A few years back my sister, a few friends and I went on a croissant-athon. Basically we looked up all the places in Toronto for the best croissants and biked around the city trying one at each place (we did split them, or else we wouldn’t have been able to keep riding!) and my meticulous sister took notes.

My main criteria is what I call the crunch-to-gush factor.

This is not a technical term.

But it is important. It’s the contrast from perfect crisp exterior to meltingly tender interior. It’s something the french do very well. In creme caramel? Check. Parisian macarons? Check. Madeleines? Check Check.

Madeleines are my new obsession. I decided I wanted to make them for the baby shower I threw last week and so, because I was putting so much work in (aka was having so much fun planning it!) I decided to give myself a gift and buy a madeline pan. And then lie to my boyfriend about when I bought it because he’s threatening to leave because me if I fill our apartment with more kitchen gadgets.


Man madeleines are good! And their good because of the crunch-to-gush factor. The perfect browned edges that lead the way into the most moist vanilla scented cakey center. It’s danm near perfect. And very easy if you have a standing mixer, and of course a fancy madeline pan. I bet you could make these in a mini cupcake holder to, if your really jonesing for them, but there’s just something so wonderful about the little scalloped edges.


Adapted from 101cookbooks

1 1/2 sticks unsalted butter (6 ounces)
2 tablespoons softened unsalted butter (for greasing pan)
3/4 cups unbleached all-purpose flour
4 large eggs
a pinch fine-grain sea salt
2/3 cups sugar
zest of one large lemon
1 teaspoon vanilla extract
powdered sugar

a bit of extra flour for dusting baking pan

Brown the butter: melt it on a low heat until it gets frothy on top, and the milk solids get beautifully brown and it smells like hazelnuts, be careful not to burn it!
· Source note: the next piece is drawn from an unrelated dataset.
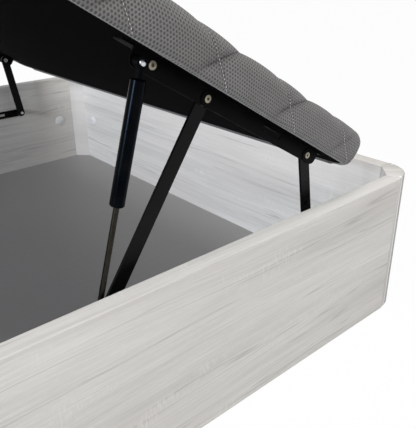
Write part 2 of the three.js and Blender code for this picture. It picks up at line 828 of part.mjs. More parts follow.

In the bowl of your standing mixer beat the eggs on high speed until light and fluffy. Then slowly add in the sugar tablespoon by tablespoon while keeping mixer on high speed.

Now carefully fold in the flour, salt, and lemon zest, by hand.
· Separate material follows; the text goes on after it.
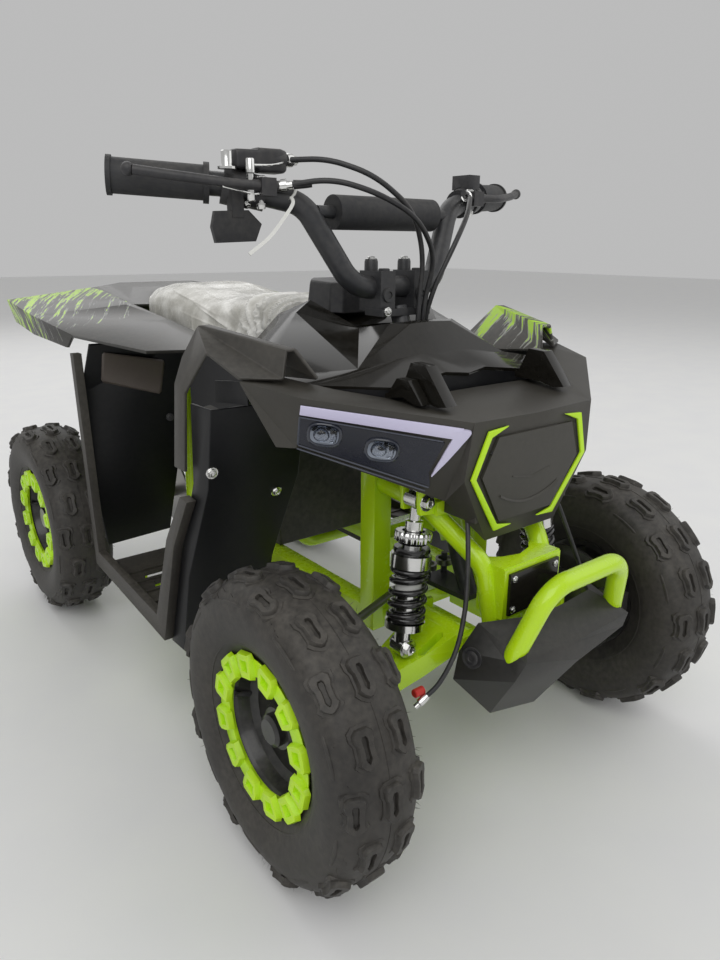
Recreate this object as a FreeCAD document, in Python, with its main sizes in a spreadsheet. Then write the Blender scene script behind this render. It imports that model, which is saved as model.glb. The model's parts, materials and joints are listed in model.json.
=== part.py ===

Then fold in the vanilla and butter, being very careful not to over mix.

Then carefully pipe the prepared molds 3/4 full of batter.
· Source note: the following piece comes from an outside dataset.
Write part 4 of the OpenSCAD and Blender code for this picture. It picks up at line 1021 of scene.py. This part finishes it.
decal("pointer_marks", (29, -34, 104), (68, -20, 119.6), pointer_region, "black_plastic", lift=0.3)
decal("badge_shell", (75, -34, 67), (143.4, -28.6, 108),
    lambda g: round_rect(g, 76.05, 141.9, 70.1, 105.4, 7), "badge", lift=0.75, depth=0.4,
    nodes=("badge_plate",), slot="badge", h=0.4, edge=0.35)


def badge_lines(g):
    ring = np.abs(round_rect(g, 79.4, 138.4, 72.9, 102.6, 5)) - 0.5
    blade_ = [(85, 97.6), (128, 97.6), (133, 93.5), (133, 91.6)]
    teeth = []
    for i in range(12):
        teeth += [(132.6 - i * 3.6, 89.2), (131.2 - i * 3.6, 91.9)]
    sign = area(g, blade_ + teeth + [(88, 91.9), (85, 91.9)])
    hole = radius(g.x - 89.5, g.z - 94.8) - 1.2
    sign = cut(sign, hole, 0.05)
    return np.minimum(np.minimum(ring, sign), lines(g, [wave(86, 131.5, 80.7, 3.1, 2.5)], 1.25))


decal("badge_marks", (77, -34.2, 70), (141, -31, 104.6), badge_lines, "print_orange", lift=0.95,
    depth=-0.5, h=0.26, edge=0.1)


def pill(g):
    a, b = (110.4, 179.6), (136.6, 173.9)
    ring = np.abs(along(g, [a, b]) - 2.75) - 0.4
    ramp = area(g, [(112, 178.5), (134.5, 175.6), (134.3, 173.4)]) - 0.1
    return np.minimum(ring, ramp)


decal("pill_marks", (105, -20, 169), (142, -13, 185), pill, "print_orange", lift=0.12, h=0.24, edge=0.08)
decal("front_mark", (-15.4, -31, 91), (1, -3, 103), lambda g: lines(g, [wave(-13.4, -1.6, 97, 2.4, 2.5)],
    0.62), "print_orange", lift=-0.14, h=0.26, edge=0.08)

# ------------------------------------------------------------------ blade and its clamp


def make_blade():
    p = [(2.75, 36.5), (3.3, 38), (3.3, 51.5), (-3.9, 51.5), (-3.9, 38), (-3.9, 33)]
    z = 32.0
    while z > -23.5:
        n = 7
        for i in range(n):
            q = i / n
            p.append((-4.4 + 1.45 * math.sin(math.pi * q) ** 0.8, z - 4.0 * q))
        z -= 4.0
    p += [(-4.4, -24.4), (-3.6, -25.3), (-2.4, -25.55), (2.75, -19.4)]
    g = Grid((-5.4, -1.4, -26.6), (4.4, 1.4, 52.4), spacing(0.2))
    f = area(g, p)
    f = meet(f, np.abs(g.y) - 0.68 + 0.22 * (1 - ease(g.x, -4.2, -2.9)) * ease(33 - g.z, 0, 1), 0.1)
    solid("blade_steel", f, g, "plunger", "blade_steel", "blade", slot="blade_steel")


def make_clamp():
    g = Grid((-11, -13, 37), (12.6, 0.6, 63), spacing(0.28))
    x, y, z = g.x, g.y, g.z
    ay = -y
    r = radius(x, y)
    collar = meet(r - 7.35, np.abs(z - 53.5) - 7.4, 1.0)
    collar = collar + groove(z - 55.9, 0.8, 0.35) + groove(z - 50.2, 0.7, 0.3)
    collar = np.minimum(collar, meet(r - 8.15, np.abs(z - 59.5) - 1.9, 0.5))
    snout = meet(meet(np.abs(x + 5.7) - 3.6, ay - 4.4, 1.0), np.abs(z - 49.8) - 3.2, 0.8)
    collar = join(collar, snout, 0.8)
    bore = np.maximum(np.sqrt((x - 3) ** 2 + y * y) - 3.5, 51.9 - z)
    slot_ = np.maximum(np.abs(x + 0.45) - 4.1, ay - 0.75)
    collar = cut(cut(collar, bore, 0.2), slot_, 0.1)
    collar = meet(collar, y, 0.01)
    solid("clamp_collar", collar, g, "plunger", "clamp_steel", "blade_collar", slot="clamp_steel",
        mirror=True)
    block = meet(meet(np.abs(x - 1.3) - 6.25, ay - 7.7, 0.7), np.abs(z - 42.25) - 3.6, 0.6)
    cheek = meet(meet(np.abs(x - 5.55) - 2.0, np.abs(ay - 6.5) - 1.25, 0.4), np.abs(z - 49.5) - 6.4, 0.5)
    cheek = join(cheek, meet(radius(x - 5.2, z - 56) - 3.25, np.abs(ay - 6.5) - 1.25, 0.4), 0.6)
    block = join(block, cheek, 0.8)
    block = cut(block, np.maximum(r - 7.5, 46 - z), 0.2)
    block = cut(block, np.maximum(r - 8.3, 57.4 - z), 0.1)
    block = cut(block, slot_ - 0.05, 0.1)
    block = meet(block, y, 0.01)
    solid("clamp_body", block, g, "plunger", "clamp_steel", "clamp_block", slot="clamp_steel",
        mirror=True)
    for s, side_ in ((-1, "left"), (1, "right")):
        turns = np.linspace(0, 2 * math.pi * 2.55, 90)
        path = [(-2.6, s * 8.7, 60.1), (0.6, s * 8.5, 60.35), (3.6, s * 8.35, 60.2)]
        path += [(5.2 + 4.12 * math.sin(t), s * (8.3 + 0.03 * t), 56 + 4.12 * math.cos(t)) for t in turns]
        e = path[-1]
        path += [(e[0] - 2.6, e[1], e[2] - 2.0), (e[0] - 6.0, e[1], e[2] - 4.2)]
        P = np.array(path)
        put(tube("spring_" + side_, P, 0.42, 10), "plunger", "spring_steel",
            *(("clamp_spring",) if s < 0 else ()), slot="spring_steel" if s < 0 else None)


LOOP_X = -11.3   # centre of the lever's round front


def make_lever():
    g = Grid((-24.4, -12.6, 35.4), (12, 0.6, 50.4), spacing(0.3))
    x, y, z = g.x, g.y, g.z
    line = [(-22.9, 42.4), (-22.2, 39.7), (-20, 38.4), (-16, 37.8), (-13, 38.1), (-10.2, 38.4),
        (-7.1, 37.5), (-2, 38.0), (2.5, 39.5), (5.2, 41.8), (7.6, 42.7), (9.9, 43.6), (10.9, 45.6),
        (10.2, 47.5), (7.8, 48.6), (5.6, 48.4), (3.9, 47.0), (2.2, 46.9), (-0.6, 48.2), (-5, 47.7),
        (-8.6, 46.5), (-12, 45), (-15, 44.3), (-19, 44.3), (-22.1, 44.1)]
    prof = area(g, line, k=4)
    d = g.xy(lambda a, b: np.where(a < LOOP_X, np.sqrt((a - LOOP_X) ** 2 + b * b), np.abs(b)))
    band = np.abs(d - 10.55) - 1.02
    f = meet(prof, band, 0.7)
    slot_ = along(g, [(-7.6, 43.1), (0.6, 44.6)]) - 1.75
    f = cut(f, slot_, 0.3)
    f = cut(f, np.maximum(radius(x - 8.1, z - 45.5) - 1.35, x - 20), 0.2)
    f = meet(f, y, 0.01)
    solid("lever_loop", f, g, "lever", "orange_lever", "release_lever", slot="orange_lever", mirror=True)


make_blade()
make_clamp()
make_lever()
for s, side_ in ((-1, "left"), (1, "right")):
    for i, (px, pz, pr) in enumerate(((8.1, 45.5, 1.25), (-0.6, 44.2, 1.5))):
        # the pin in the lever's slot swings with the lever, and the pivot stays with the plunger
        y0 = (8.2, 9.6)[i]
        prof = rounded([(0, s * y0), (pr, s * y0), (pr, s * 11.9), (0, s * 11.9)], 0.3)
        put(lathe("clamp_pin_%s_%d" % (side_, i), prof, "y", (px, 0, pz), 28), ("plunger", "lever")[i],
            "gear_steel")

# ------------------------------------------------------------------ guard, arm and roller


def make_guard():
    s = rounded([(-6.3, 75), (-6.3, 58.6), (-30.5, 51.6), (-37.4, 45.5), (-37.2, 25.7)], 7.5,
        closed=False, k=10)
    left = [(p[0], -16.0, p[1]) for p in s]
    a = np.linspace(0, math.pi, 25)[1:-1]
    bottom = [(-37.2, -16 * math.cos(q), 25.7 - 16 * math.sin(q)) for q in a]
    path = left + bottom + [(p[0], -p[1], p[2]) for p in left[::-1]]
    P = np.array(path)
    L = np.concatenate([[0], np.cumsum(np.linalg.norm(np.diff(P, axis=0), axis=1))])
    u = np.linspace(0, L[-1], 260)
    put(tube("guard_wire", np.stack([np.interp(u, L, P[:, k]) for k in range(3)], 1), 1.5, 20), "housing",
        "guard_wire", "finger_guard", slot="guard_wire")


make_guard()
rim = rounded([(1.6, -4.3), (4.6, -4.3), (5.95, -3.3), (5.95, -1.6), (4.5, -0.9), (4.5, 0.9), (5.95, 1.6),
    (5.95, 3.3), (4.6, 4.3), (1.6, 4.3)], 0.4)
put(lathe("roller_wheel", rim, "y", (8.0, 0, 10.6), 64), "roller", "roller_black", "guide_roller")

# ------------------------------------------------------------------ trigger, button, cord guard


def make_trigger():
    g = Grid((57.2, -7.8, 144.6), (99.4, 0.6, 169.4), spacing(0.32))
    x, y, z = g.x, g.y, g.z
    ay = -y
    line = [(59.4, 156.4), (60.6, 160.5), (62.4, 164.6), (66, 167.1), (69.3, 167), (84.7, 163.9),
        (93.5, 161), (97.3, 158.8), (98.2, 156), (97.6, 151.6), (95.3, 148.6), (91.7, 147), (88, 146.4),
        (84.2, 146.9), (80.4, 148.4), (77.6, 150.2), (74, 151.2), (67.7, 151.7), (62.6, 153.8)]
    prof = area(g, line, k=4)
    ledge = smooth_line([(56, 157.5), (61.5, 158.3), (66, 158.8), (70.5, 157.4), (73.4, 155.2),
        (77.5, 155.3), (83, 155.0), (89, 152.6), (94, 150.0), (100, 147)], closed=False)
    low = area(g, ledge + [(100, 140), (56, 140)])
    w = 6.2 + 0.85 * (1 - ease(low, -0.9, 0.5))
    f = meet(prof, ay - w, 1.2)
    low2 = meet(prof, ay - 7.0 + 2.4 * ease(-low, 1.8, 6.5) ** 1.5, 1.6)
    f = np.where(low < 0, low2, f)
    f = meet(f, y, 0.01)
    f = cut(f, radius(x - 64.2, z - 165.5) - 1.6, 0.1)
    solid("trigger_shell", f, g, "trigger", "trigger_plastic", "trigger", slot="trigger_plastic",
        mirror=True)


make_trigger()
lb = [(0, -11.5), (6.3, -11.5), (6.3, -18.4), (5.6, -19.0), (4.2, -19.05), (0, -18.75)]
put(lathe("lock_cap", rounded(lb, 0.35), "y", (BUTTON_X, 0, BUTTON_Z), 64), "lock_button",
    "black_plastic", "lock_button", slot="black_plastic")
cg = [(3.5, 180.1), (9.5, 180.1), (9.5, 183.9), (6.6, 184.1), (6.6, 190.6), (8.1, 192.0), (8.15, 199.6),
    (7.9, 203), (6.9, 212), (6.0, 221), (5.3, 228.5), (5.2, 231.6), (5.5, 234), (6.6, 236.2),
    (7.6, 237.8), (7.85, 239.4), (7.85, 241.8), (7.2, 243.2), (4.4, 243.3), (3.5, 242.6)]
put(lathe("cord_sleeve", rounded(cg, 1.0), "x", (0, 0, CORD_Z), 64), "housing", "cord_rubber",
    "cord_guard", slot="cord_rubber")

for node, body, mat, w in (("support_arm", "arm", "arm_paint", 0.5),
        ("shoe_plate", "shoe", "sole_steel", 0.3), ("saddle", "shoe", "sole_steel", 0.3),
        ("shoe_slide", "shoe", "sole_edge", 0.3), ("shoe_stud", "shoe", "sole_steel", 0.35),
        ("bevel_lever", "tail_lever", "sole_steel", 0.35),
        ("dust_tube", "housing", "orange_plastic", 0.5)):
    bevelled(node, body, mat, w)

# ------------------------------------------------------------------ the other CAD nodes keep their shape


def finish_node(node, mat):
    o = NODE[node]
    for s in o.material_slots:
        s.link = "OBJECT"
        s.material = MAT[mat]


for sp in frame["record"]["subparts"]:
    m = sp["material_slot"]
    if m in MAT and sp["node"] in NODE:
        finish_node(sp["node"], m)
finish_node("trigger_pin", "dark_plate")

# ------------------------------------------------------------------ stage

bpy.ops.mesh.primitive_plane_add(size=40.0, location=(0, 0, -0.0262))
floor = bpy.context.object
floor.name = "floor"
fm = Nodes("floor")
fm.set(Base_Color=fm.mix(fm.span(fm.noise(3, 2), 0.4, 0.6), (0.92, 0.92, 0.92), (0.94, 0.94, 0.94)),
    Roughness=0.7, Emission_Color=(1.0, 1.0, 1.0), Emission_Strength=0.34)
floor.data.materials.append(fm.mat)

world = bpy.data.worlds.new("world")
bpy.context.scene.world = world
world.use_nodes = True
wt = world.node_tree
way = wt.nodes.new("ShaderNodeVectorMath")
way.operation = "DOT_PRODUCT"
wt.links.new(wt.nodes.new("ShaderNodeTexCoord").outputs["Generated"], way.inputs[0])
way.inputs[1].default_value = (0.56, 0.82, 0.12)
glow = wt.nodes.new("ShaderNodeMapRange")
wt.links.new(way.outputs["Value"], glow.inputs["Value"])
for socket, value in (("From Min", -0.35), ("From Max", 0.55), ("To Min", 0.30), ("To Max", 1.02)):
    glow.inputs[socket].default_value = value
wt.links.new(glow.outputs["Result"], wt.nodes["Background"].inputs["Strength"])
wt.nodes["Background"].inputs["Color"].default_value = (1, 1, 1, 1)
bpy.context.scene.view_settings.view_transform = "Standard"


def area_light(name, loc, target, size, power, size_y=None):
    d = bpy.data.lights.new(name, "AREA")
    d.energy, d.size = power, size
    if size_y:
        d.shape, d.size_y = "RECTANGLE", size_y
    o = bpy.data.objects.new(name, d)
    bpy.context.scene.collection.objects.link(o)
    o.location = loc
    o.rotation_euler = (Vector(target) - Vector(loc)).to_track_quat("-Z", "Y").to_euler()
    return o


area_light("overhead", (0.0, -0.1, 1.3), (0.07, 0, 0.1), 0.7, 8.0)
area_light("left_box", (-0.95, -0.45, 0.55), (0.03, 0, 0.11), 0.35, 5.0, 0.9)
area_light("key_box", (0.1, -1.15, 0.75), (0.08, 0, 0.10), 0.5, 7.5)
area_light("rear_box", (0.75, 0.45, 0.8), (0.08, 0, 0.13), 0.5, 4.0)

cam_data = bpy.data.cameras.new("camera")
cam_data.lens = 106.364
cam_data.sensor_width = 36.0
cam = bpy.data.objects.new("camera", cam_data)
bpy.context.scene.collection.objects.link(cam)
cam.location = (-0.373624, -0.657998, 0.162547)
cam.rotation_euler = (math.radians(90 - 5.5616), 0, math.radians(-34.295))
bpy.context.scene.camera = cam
Bake for about 8 minutes or until beautifully golden brown. Most recipes say to pop them out right away but I found waiting a few minutes made them come out easier!

Darn Close to Perfect Macarons

I have made macarons many times before. I’ve made them with chocolate, with raspberries, with caramel. I’ve made them at work, at home and even in a classroom in Paris, and every time I’ve made them, I’ve done them the Pierre Herme way, which is much more complicated, because I’ve eaten macarons at Pierre Herme and that man knows a thing about macarons. Seriously.

But here’s the thing of it, I’ve made all these macarons in all these places, to great success, except in my own home. They never work.

Sometimes I blame myself, but mostly I blame my oven and the ridiculous rain in Vancouver, but I thought today that maybe I would try blaming the recipe and try another one.

I have never thought of myself as practical so this seemed like a totally logical solution.

BUT bam. Miracles do happen, and they worked.

Maybe I was feeling the Cinco de Mayo feeling but I made them coconut and lime macarons, and they were darn good. I found fresh grated coconut at my Chinese grocer which gave them that really fresh coconut taste but these would also be lovely with dried coconut I reckon.


2 cup Icing Sugar

1 cup Ground Almonds (sometimes called almond flour)

3 Egg Whites

2 tbsp Sugar

Sift together the almonds and the icing sugar into a bowl.

In your standing mixer fitted with the whisk attachment whisk the egg whites until frothy.

Slowly add in the sugar while whisking and then let run on high until stiff peaks form.

Carefully fold the egg whites into the almond mixture. This is really the only tricky part because you want to mix it until the batter is soft enough to spread out a bit when you stop stirring it.

Put mix into a piping bag and pipe into 1 inch circles and spread about 1 inch apart, they will spread out a bit as they bake.

Let them sit at room temperature for at least 20 minutes or until a soft filmy skin has formed on the top the cookies.

Preheat oven to 350F

While the cookies are cooling make the coconut buttercream.

Coconut Buttercream

1 Egg White

1/4 cup Sugar

1/2 cup Butter, room temperature

3 tbsp Freshly grated coconut or dried unsweetened coconut flakes

1 tbsp Coconut Cream

1/4 tsp Lime Zest

 Get a small pot of water on the stove with 2 inches of water in it.

In the bowl of a standing mixer mix together the egg white and the sugar

Place the bowl over the pot and whisk the egg mixture into it is hot to the touch.

With your standing mixture fitted with the whisk attachment whisk the egg mixture until its smooth and glossy and holds stiff peaks

Slowly add in the butter, tablespoon by tablespoon until it’s all incorporated.

Add in the coconut and the lime zest.

Put icing into a piping bag and carefully pipe onto half of the cookie shells

Place the top cookie on top.

Gently pick up the cookie and press both sides together, again gently.

If you have the patience, chill them overnight in the fridge and then bring back to room temperature the next morning, for the very best texture.

But of course, you can eat one now. They look too good not to don’t they?